Presumably influenced by Freudian psychology, Italo Svevo delineates his characters by their drives: Zeno’s thoughts and actions are taken up with “hoodwinking” Mother Nature into allowing him to remain alive; Felicita’s every move is calculated to ensure her material well-being. Svevo also humanizes his characters, however, as he reveals the vulnerability showing through the cracks of their singlemindedness. Zeno, convinced that only surrender to love will prove an adequate health regime, is powerless to explain to Felicita how he wants her to be. Felicita, meanwhile, spoils the treatment that she is to provide by her habit of remarking that, strangely, Zeno does not repulse her.

In the story, as in other works of Svevo’s later period, the author seems reconciled to human helplessness and to the inevitable dualities of character and situation, and ambition and real life. The years following World War I arguably parallel the decline of the Roman Empire, when civilization seemed threatened as much from within as from without, and people feared that the end of the world was near. At that time, both Augustinian Christianity or Stoicism offered compelling visions of the future. Zeno the Stoic characterized the world, every few thousand years, as degenerating into chaos only to rise anew, as a phoenix from its own ashes. Given his portrayal of time as an inveterate prankster, Svevo may very well have been thinking of the Stoic when he named his protagonist.

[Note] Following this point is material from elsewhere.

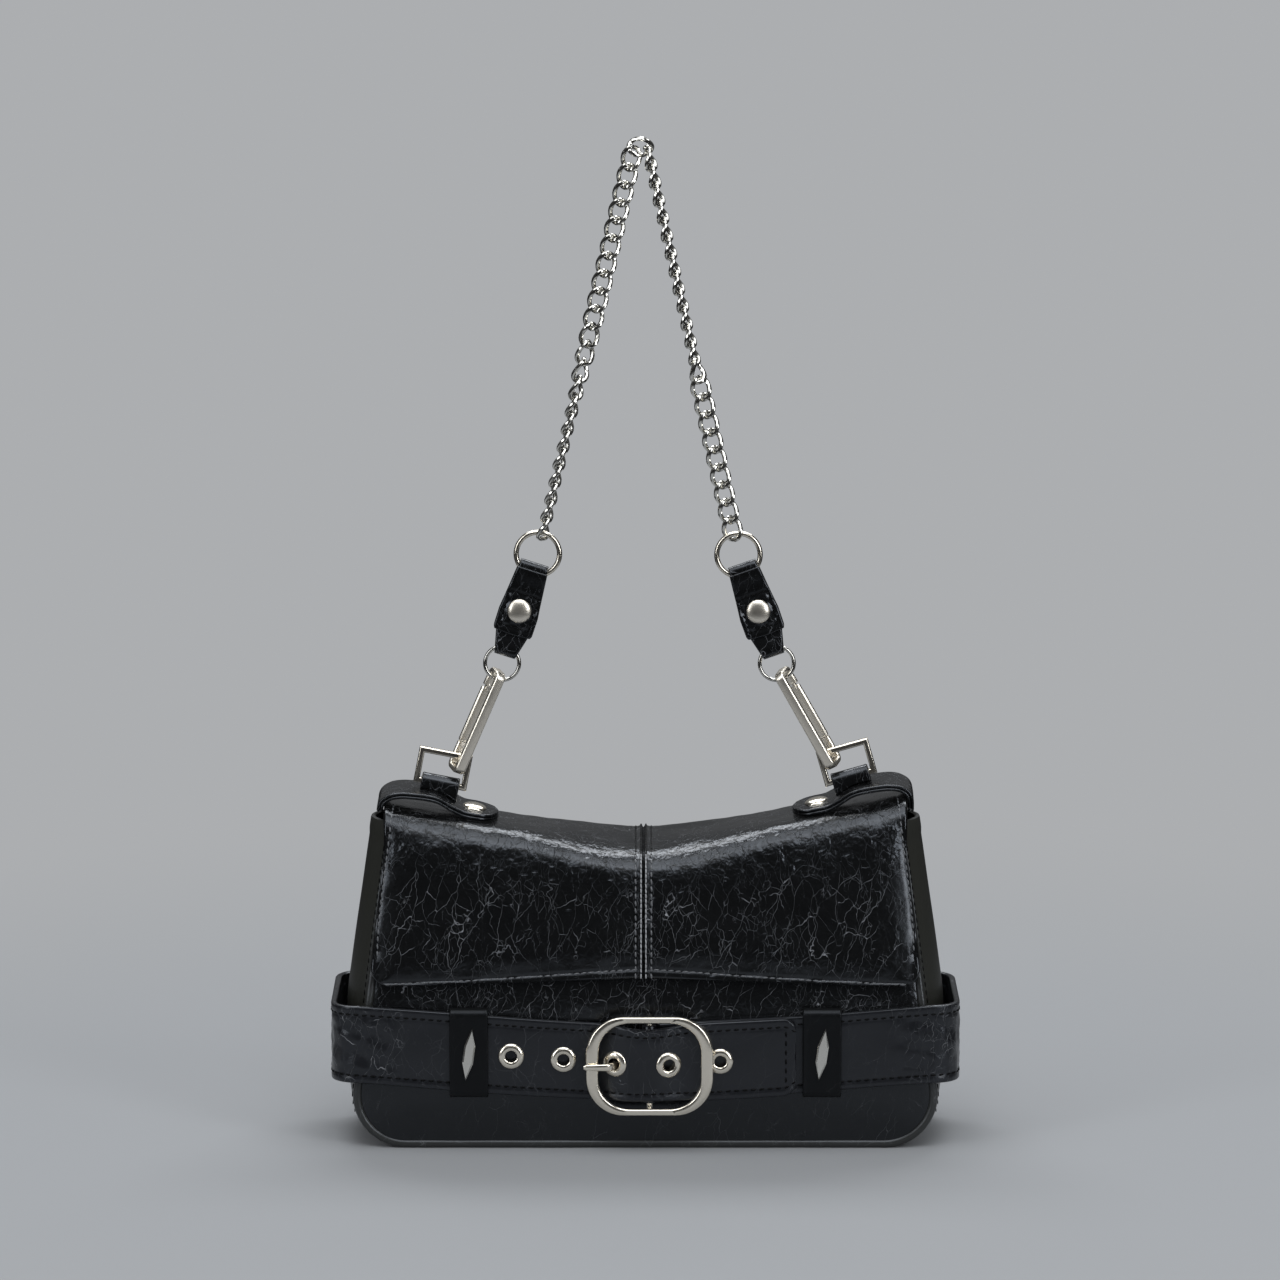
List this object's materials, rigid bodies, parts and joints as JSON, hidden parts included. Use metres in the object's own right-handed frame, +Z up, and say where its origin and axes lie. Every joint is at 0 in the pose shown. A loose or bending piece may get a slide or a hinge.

After the failure of his early novels, Svevo gave up writing for twenty years and became a successful businessman. In the 1920’s, he took up his pen again, encouraged in part by his friendship with James Joyce, who had tutored him in English. In May, 1928, Svevo wrote regarding the “score of pages” he had written of his follow-up to The Confessions of Zeno, “I’m having a whale of a time. It won’t matter if I don’t get to finish it. I’ll at least have one more good laugh in my life.”